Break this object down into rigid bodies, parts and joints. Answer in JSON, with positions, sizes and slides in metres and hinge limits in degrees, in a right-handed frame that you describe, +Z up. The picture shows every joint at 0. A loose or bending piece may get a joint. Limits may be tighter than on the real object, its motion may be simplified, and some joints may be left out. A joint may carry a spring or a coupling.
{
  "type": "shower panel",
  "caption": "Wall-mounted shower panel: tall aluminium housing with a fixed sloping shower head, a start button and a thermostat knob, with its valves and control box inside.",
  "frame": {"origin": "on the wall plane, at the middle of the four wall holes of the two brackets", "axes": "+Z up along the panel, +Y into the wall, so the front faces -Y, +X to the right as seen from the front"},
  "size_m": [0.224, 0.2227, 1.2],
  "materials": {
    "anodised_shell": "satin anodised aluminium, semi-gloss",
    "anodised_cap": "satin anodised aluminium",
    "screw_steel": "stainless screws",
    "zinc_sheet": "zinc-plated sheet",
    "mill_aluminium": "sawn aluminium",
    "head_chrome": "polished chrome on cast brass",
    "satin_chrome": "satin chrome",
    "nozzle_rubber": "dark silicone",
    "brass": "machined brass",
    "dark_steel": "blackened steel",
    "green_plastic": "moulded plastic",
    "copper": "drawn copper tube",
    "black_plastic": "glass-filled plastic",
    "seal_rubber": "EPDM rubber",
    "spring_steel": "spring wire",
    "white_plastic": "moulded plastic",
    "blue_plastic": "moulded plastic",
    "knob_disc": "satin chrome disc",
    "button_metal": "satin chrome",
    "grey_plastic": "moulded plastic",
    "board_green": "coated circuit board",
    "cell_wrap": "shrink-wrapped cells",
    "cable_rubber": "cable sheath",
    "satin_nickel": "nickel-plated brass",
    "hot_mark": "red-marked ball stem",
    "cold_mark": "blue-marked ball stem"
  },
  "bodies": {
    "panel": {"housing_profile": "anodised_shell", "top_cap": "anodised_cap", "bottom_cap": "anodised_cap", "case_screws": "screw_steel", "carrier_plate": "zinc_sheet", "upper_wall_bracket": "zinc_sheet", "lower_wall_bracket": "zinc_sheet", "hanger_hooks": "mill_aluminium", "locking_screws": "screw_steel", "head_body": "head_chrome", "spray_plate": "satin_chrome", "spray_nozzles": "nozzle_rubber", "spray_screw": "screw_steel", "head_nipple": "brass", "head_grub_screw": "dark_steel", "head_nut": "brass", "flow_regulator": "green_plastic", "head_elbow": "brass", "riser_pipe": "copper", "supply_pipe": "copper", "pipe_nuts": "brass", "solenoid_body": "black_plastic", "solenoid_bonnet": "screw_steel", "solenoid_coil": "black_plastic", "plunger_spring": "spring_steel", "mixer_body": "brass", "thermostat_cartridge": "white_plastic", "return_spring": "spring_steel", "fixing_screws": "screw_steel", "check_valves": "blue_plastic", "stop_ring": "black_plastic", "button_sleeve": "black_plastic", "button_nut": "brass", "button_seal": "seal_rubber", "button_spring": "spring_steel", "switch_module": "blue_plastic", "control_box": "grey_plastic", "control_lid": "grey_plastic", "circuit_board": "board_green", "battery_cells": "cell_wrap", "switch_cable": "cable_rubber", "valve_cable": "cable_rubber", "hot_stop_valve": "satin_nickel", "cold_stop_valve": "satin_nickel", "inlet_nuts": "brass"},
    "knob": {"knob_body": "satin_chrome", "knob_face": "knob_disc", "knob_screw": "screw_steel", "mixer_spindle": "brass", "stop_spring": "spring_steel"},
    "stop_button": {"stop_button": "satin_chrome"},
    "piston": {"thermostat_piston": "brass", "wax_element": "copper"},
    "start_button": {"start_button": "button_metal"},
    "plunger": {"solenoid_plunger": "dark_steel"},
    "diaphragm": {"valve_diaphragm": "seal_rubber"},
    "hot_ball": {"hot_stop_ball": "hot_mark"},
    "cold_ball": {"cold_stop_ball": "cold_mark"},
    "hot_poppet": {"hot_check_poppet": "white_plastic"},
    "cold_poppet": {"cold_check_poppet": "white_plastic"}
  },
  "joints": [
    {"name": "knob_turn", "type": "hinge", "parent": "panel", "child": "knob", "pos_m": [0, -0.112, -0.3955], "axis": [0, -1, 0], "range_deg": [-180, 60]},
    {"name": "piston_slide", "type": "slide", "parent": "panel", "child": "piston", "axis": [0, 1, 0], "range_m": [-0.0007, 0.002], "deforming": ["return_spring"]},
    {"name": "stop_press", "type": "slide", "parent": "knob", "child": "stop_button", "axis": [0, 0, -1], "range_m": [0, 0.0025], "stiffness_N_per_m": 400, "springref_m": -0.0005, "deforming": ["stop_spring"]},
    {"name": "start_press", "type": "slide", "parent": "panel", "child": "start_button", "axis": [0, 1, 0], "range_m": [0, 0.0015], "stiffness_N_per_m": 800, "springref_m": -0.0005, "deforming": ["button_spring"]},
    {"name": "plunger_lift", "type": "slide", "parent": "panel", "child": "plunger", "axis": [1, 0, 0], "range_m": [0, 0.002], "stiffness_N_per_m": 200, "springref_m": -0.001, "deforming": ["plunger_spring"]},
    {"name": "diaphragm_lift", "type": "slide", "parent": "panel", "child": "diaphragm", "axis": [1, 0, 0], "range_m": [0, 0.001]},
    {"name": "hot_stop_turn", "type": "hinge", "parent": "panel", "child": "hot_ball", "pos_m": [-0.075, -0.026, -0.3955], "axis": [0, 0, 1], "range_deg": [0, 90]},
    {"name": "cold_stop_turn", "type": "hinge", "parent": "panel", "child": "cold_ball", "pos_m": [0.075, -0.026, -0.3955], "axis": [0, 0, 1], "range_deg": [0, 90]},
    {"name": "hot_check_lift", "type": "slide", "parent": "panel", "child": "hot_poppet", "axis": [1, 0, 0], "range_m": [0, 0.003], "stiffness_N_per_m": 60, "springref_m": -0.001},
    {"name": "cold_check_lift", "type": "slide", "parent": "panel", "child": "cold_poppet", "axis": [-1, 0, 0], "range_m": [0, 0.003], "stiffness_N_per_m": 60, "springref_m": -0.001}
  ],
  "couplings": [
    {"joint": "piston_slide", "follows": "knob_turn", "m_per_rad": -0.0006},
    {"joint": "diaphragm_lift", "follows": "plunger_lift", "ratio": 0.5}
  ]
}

■ Exercise prompt:
Copy out each line exactly.

■ Response to the task:
Break this object down into rigid bodies, parts and joints. Answer in JSON, with positions, sizes and slides in metres and hinge limits in degrees, in a right-handed frame that you describe, +Z up. The picture shows every joint at 0. A loose or bending piece may get a joint. Limits may be tighter than on the real object, its motion may be simplified, and some joints may be left out. A joint may carry a spring or a coupling.
{
  "type": "shower panel",
  "caption": "Wall-mounted shower panel: tall aluminium housing with a fixed sloping shower head, a start button and a thermostat knob, with its valves and control box inside.",
  "frame": {"origin": "on the wall plane, at the middle of the four wall holes of the two brackets", "axes": "+Z up along the panel, +Y into the wall, so the front faces -Y, +X to the right as seen from the front"},
  "size_m": [0.224, 0.2227, 1.2],
  "materials": {
    "anodised_shell": "satin anodised aluminium, semi-gloss",
    "anodised_cap": "satin anodised aluminium",
    "screw_steel": "stainless screws",
    "zinc_sheet": "zinc-plated sheet",
    "mill_aluminium": "sawn aluminium",
    "head_chrome": "polished chrome on cast brass",
    "satin_chrome": "satin chrome",
    "nozzle_rubber": "dark silicone",
    "brass": "machined brass",
    "dark_steel": "blackened steel",
    "green_plastic": "moulded plastic",
    "copper": "drawn copper tube",
    "black_plastic": "glass-filled plastic",
    "seal_rubber": "EPDM rubber",
    "spring_steel": "spring wire",
    "white_plastic": "moulded plastic",
    "blue_plastic": "moulded plastic",
    "knob_disc": "satin chrome disc",
    "button_metal": "satin chrome",
    "grey_plastic": "moulded plastic",
    "board_green": "coated circuit board",
    "cell_wrap": "shrink-wrapped cells",
    "cable_rubber": "cable sheath",
    "satin_nickel": "nickel-plated brass",
    "hot_mark": "red-marked ball stem",
    "cold_mark": "blue-marked ball stem"
  },
  "bodies": {
    "panel": {"housing_profile": "anodised_shell", "top_cap": "anodised_cap", "bottom_cap": "anodised_cap", "case_screws": "screw_steel", "carrier_plate": "zinc_sheet", "upper_wall_bracket": "zinc_sheet", "lower_wall_bracket": "zinc_sheet", "hanger_hooks": "mill_aluminium", "locking_screws": "screw_steel", "head_body": "head_chrome", "spray_plate": "satin_chrome", "spray_nozzles": "nozzle_rubber", "spray_screw": "screw_steel", "head_nipple": "brass", "head_grub_screw": "dark_steel", "head_nut": "brass", "flow_regulator": "green_plastic", "head_elbow": "brass", "riser_pipe": "copper", "supply_pipe": "copper", "pipe_nuts": "brass", "solenoid_body": "black_plastic", "solenoid_bonnet": "screw_steel", "solenoid_coil": "black_plastic", "plunger_spring": "spring_steel", "mixer_body": "brass", "thermostat_cartridge": "white_plastic", "return_spring": "spring_steel", "fixing_screws": "screw_steel", "check_valves": "blue_plastic", "stop_ring": "black_plastic", "button_sleeve": "black_plastic", "button_nut": "brass", "button_seal": "seal_rubber", "button_spring": "spring_steel", "switch_module": "blue_plastic", "control_box": "grey_plastic", "control_lid": "grey_plastic", "circuit_board": "board_green", "battery_cells": "cell_wrap", "switch_cable": "cable_rubber", "valve_cable": "cable_rubber", "hot_stop_valve": "satin_nickel", "cold_stop_valve": "satin_nickel", "inlet_nuts": "brass"},
    "knob": {"knob_body": "satin_chrome", "knob_face": "knob_disc", "knob_screw": "screw_steel", "mixer_spindle": "brass", "stop_spring": "spring_steel"},
    "stop_button": {"stop_button": "satin_chrome"},
    "piston": {"thermostat_piston": "brass", "wax_element": "copper"},
    "start_button": {"start_button": "button_metal"},
    "plunger": {"solenoid_plunger": "dark_steel"},
    "diaphragm": {"valve_diaphragm": "seal_rubber"},
    "hot_ball": {"hot_stop_ball": "hot_mark"},
    "cold_ball": {"cold_stop_ball": "cold_mark"},
    "hot_poppet": {"hot_check_poppet": "white_plastic"},
    "cold_poppet": {"cold_check_poppet": "white_plastic"}
  },
  "joints": [
    {"name": "knob_turn", "type": "hinge", "parent": "panel", "child": "knob", "pos_m": [0, -0.112, -0.3955], "axis": [0, -1, 0], "range_deg": [-180, 60]},
    {"name": "piston_slide", "type": "slide", "parent": "panel", "child": "piston", "axis": [0, 1, 0], "range_m": [-0.0007, 0.002], "deforming": ["return_spring"]},
    {"name": "stop_press", "type": "slide", "parent": "knob", "child": "stop_button", "axis": [0, 0, -1], "range_m": [0, 0.0025], "stiffness_N_per_m": 400, "springref_m": -0.0005, "deforming": ["stop_spring"]},
    {"name": "start_press", "type": "slide", "parent": "panel", "child": "start_button", "axis": [0, 1, 0], "range_m": [0, 0.0015], "stiffness_N_per_m": 800, "springref_m": -0.0005, "deforming": ["button_spring"]},
    {"name": "plunger_lift", "type": "slide", "parent": "panel", "child": "plunger", "axis": [1, 0, 0], "range_m": [0, 0.002], "stiffness_N_per_m": 200, "springref_m": -0.001, "deforming": ["plunger_spring"]},
    {"name": "diaphragm_lift", "type": "slide", "parent": "panel", "child": "diaphragm", "axis": [1, 0, 0], "range_m": [0, 0.001]},
    {"name": "hot_stop_turn", "type": "hinge", "parent": "panel", "child": "hot_ball", "pos_m": [-0.075, -0.026, -0.3955], "axis": [0, 0, 1], "range_deg": [0, 90]},
    {"name": "cold_stop_turn", "type": "hinge", "parent": "panel", "child": "cold_ball", "pos_m": [0.075, -0.026, -0.3955], "axis": [0, 0, 1], "range_deg": [0, 90]},
    {"name": "hot_check_lift", "type": "slide", "parent": "panel", "child": "hot_poppet", "axis": [1, 0, 0], "range_m": [0, 0.003], "stiffness_N_per_m": 60, "springref_m": -0.001},
    {"name": "cold_check_lift", "type": "slide", "parent": "panel", "child": "cold_poppet", "axis": [-1, 0, 0], "range_m": [0, 0.003], "stiffness_N_per_m": 60, "springref_m": -0.001}
  ],
  "couplings": [
    {"joint": "piston_slide", "follows": "knob_turn", "m_per_rad": -0.0006},
    {"joint": "diaphragm_lift", "follows": "plunger_lift", "ratio": 0.5}
  ]
}